Für möglichst wenig Geld werden Rohstoffe aus südlichen Ländern in unsere gekarrt, damit dort die Wirtschaft am Laufen gehalten werden kann. Als Dankeschön bekommen die Menschen dort dann unsere Abfälle, zudem machen wir ihnen mit hochsubventionierten Produkten die einheimische Wirtschaft kaputt, lassen die Menschen dort für Hungerlöhne und unter gruseligen Arbeitsbedingungen unseren Konsumrotz herstellen und sehen zu, wie Konzerne aus Industriestaaten sich dort das Land unter den Nagel reißen, um beispielsweise Palmölplantagen zu errichten. Das Sahnehäubchen obendrauf: Die Klimakrise, die vor allem von nördlichen Industrieländern aufgrund deren hohen CO2-Ausstoßes vorangetrieben wurde, haben zunächst vor allem die Länder des globalen Südens zu spüren bekommen.

Auch dort häuft sich also ein zusehends größere Schuldenberg an, und je länger hieran nichts geändert wird, desto größer werden die Schulden und desto schwerer sind die Folgen zu reparieren.

An all diesen Schulden stören sich die neoliberalen Marktapologeten und „Schuldenbremsen“-Fans allerdings nicht. Dass sie davon einfach nur nichts mitbekommen, kann ich mir, ehrlich gesagt, nicht vorstellen, denn die daraus resultierenden Verwerfungen sind ja nun alles andere als unscheinbar. Es dürfte also vor allem ideologische Gründe haben, die eine Art von Schulden bis zur Unsinnigkeit überzubetonen und zu verteufeln, die andere Art allerdings selbstverständlich so hinzunehmen und nichts dafür zu tun, um Abhilfe zu schaffen. Ganz im Gegenteil: Die gleichen Leute, die immer wieder die „schwarze Null“ anbeten, sind oftmals auch dafür, dass Frauen besser zu Hause bleiben und unbezahlte Care-Arbeit leisten sollten, dass die Menschen im Süden weiter fies ausgebeutet (und beispielsweise nicht durch ein Lieferkettengesetz besser geschützt) werden und dass das mit der Klimakrise ja alles gar nicht so wild sei.

Spätestens dann sieht man, dass es diesen Menschen nur darum geht, sich irgendeine wissenschaftlich klingende, aber dennoch total unsinnige Begründung aus den Fingern zu saugen, um den Status quo aufrechterhalten zu können.

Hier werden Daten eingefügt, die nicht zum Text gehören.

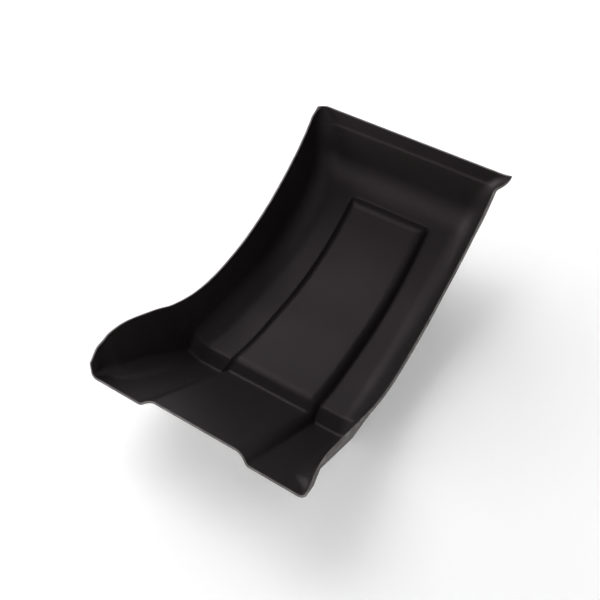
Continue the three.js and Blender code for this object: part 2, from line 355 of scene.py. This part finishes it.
right_half = inner_half()
left_half = right_half[:, :0:-1] * np.array([-1, 1, 1])
inner = np.concatenate([left_half, right_half], 1)
ROWS, COLUMNS = inner.shape[:2]
print("inner face:", ROWS, "rows by", COLUMNS, "columns")

# %% [markdown]
# ## A corner that did not fold over
# Where the band meets the right wall, the sheet did not fold forward all the way. It runs on in line with
# the top edge, to a point. The left end is folded as it should be. So the last columns of the mesh are laid
# flat there, by a share that fades out down the wall, and no fold is left where it starts.

# %% Lay the right end of the band flat
FLARE_OUT, FLARE_UP, FLARE_RUN = 10.5, 2.0, 24.0
SIDE_COLUMNS = COVE_COLUMNS + WALL_COLUMNS + len(EDGE_STEPS)
side = inner[:, -SIDE_COLUMNS:]
steps = np.linalg.norm(np.diff(side, axis=1), axis=2).cumsum(axis=1)
out = np.concatenate([np.zeros((ROWS, 1)), steps / steps[:, -1:]], 1)
flat = np.repeat(side[:, :1], SIDE_COLUMNS, axis=1)
flat[..., 0] += (RIM_HALF + FLARE_OUT - flat[..., 0]) * out
flat[..., 2] += FLARE_UP * out**2
fade = smooth_step(floor_line[:, 3], TOP - FLARE_RUN, TOP)[:, None, None]
inner[:, -SIDE_COLUMNS:] = side + (flat - side) * fade
print("right top corner, mm from the centre line:", round(float(inner[-1, -1, 0]), 1))

# %% [markdown]
# ## Thickness and the cut edge
# The outer face lies one thickness under the inner face, square to it. Near the cut edge both faces draw in
# by the arris radius, so that the edge catches a thin line of light as a trimmed sheet does.

# %% Outer face and rounded arrises
def face_normals(points):
    along, across = np.gradient(points, axis=0), np.gradient(points, axis=1)
    normals = np.cross(across, along)
    return normals / np.linalg.norm(normals, axis=2, keepdims=True)


def edge_distance():
    """Distance of every point from the cut edge, as far as the arris radius."""
    along = floor_line[:, 3][:, None] * np.ones((1, COLUMNS))
    rim_steps = np.cumsum(np.linalg.norm(np.diff(inner[:, ::-1], axis=1), axis=2), axis=1)
    from_right = np.concatenate([np.zeros((ROWS, 1)), rim_steps], 1)[:, ::-1]
    from_side = np.minimum(from_right, from_right[:, ::-1])
    return np.minimum(np.minimum(along, TOP - along), from_side)


normals = face_normals(inner)
near = np.clip(edge_distance() / EDGE_ROUND, 0, 1)
draw_in = (EDGE_ROUND * (1 - np.sqrt(1 - (1 - near) ** 2)))[..., None]
inner_skin = inner - normals * draw_in
outer_skin = inner - normals * (SHEET - draw_in)
print("sheet, mm:", SHEET, "points drawn in at the edge:", int((draw_in > 0).sum()))

# %% [markdown]
# ## One closed sheet
# The two faces and the cut edge make a single closed mesh. Its faces get three materials by where they are:
# the satin inner face, the grained outer face, and the paler cut edge, whose pale colour is partly a painted
# highlight.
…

Leider wird dieses pseudoökonomische Gequatsche von der „Schuldenbremse“ immer noch viel zu ernst genommen und nicht die dahinterstehende Doppelzüngigkeit enttarnt.

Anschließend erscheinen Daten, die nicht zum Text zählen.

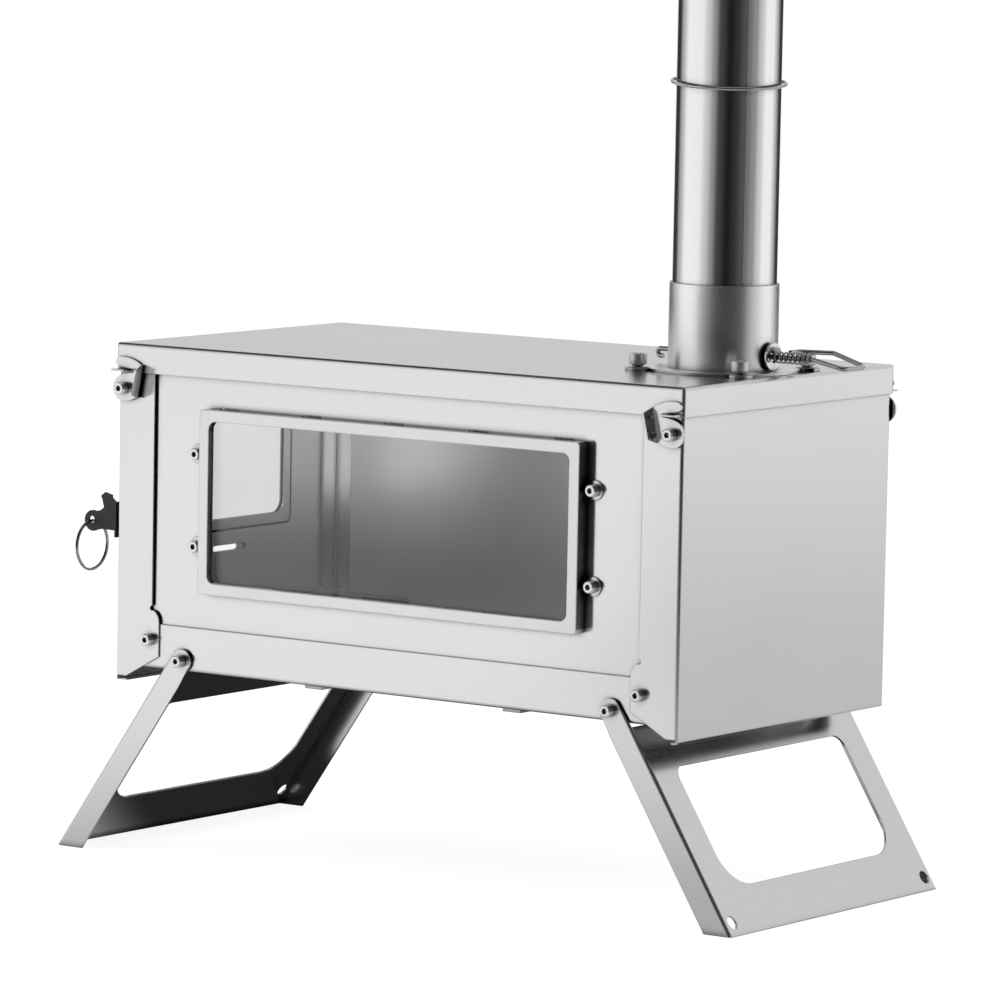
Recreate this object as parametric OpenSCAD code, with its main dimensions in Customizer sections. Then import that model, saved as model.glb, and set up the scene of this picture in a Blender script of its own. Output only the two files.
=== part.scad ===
// Tent wood stove: a folding steel firebox on two folding leg frames.
// Millimetres. Z is up from the ground, the glass front faces -Y,
// the loading door is on the -X end and the flue stands near the +X end.

/* [Firebox] */
// length of the lid, left to right
lid_length = 400.6; // [398:0.2:403]
// depth of the lid, front to rear
lid_depth = 219; // [217:0.5:221]
// height of the lid top above the ground
lid_height = 303; // [302:0.5:306]
// depth of the flange round the lid
lid_flange = 17; // [16:0.5:18]
// thickness of the box sheets
sheet = 1; // [0.9:0.05:1.1]
// outer radius of the folded edges
bend = 2; // [1.8:0.1:2.3]
// play between lid flange and end plate
end_play = 0.2; // [0.1:0.05:0.3]
// play between lid flange and the front flanges
lid_play = 0.4; // [0.3:0.05:0.5]
// play between the top of the end plates and the fold of the lid
top_play = 0.05; // [0.02:0.01:0.1]
// height of the tray underside above the ground
tray_under = 112.5; // [112:0.1:112.8]
// height of the tray sides
tray_side = 26.2; // [25.8:0.1:26.6]
// width of the front and rear panels
panel_width = 372; // [368:1:374]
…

Das wäre doch mal eine Aufgabe für unsere Medienschaffenden – und zwar nicht nur für kleine Freizeit-Blogger.

Ach ja: Eine zentrale Quintessenz daraus ist, dass alle, die dadurch belastet werden, dass dieses Wirtschaftssystem nur auf ihre Kosten läuft und bei ihnen Schulden anhäuft, im Endeffekt ein gemeinsames Interesse haben. Wer an diesem Schuldenmissstand etwas ändern möchte, sollte demzufolge in jedem Fall global, feministisch sowie natur- und klimaschützend denken und handeln. Ist das nicht gegeben, ist jedes sozialpolitische Engagement nur billiger Populismus.